* _GIVEN PROBLEM_
Extract the lines that carry the string "joints" from the listing.

* _PROVIDED DATA_
....

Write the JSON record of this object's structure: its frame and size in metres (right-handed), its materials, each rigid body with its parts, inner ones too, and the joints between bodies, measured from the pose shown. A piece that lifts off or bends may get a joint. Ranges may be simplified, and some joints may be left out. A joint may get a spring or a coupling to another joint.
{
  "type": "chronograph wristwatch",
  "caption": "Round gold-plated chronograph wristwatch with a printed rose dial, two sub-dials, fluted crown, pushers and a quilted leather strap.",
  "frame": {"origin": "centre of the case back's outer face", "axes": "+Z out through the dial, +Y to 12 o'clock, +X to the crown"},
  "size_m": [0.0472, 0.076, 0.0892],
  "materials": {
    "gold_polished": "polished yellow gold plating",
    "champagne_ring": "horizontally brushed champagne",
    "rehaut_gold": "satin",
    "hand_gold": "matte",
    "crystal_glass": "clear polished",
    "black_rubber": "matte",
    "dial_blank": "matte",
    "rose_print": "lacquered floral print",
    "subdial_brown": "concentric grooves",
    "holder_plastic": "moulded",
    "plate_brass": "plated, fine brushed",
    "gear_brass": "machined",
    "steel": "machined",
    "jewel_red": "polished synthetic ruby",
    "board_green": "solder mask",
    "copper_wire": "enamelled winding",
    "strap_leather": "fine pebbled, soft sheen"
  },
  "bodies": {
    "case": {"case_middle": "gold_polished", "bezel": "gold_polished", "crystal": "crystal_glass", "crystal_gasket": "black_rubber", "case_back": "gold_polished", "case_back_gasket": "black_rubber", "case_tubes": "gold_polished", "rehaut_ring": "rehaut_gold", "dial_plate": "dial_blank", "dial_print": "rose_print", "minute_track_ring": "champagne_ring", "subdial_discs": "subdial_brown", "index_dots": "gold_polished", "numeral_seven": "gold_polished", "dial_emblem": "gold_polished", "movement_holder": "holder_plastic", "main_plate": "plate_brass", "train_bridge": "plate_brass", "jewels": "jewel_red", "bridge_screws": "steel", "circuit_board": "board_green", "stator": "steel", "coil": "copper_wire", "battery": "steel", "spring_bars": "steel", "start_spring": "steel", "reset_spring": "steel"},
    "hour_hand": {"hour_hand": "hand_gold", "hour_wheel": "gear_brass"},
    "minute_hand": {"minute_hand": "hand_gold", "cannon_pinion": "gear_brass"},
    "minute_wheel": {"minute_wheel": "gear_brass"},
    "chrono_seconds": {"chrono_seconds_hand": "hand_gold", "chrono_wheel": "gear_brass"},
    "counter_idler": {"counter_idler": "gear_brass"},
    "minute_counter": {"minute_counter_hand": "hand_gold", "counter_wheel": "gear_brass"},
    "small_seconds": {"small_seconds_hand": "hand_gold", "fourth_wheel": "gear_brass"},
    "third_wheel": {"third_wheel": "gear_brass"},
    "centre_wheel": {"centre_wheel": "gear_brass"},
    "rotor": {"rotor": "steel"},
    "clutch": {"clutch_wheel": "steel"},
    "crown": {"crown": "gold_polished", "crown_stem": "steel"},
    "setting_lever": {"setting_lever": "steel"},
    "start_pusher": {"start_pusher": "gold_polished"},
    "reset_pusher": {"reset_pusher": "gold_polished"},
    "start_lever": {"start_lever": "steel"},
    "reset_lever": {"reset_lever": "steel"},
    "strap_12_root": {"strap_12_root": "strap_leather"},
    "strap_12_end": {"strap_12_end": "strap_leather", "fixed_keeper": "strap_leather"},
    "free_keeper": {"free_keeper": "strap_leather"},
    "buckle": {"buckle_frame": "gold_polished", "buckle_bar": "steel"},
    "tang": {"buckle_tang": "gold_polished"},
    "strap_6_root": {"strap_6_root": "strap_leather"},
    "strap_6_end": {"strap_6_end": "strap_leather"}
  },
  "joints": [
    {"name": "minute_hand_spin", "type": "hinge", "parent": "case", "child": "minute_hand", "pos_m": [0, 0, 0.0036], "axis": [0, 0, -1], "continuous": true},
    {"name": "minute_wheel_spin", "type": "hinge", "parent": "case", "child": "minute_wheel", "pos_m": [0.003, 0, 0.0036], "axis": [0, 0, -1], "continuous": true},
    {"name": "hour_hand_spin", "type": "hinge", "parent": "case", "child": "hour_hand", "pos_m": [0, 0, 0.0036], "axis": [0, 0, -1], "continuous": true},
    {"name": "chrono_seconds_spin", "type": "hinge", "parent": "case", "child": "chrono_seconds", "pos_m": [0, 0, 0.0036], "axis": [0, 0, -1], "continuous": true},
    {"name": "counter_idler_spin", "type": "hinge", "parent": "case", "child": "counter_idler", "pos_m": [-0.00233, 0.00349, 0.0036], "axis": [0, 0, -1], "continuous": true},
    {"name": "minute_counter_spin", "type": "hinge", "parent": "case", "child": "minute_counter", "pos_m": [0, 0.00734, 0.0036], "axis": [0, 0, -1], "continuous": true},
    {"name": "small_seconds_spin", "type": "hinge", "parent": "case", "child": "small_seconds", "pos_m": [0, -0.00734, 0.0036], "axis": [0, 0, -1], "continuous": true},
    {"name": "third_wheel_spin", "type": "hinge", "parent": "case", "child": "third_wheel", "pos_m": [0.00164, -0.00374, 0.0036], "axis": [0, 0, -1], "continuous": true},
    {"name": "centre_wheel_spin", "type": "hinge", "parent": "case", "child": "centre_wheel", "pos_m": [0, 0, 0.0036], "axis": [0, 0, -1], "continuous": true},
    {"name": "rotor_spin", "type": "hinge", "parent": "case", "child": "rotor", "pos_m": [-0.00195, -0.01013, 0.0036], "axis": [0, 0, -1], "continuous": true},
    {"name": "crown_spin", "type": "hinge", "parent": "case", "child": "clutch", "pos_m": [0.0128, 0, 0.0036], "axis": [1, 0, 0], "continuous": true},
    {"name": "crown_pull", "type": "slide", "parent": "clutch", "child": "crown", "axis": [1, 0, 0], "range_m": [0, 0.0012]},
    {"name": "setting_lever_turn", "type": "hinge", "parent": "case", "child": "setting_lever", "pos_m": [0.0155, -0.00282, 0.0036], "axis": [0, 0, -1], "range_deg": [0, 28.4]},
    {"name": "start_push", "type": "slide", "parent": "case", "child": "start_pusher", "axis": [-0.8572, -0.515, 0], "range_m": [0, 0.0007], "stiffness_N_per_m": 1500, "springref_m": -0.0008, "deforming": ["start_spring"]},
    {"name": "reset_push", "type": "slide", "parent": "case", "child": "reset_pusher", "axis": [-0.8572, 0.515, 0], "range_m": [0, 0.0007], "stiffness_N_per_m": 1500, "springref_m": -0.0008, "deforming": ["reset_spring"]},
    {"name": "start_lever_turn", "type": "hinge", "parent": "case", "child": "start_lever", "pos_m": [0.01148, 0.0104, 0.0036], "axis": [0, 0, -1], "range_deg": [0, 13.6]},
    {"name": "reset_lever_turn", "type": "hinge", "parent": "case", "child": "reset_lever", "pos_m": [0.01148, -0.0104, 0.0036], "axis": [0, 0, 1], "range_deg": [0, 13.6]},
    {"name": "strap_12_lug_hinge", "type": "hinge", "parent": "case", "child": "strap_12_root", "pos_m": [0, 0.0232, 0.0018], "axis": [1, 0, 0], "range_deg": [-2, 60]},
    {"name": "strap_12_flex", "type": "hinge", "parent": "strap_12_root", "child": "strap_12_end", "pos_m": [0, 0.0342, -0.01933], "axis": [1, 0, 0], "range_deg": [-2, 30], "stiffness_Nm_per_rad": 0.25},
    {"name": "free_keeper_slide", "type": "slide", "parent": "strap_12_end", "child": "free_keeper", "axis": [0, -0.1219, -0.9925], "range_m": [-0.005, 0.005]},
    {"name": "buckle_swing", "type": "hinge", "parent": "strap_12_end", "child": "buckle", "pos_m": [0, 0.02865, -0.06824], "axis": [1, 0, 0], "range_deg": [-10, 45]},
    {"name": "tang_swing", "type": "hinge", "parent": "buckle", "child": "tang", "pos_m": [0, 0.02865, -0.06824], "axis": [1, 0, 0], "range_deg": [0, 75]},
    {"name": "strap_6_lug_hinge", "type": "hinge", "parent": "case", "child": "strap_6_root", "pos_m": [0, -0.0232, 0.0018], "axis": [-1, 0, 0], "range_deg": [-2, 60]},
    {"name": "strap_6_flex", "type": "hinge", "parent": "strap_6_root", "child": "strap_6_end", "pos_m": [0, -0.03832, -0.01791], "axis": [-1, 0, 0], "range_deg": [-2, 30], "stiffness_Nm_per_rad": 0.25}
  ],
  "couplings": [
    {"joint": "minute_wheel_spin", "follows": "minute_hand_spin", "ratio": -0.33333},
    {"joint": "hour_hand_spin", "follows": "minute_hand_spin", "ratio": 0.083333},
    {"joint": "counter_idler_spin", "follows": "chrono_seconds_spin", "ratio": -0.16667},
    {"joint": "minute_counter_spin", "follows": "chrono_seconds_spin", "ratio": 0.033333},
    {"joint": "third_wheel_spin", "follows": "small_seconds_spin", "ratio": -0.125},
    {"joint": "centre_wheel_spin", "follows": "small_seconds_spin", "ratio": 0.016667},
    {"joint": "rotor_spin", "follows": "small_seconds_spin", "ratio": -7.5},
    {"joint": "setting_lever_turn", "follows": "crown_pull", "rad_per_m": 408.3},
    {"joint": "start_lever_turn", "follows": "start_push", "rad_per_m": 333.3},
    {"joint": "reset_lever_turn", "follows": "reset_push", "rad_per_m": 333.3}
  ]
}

....

* _TASK OUTPUT_
Write the JSON record of this object's structure: its frame and size in metres (right-handed), its materials, each rigid body with its parts, inner ones too, and the joints between bodies, measured from the pose shown. A piece that lifts off or bends may get a joint. Ranges may be simplified, and some joints may be left out. A joint may get a spring or a coupling to another joint.
  "joints": [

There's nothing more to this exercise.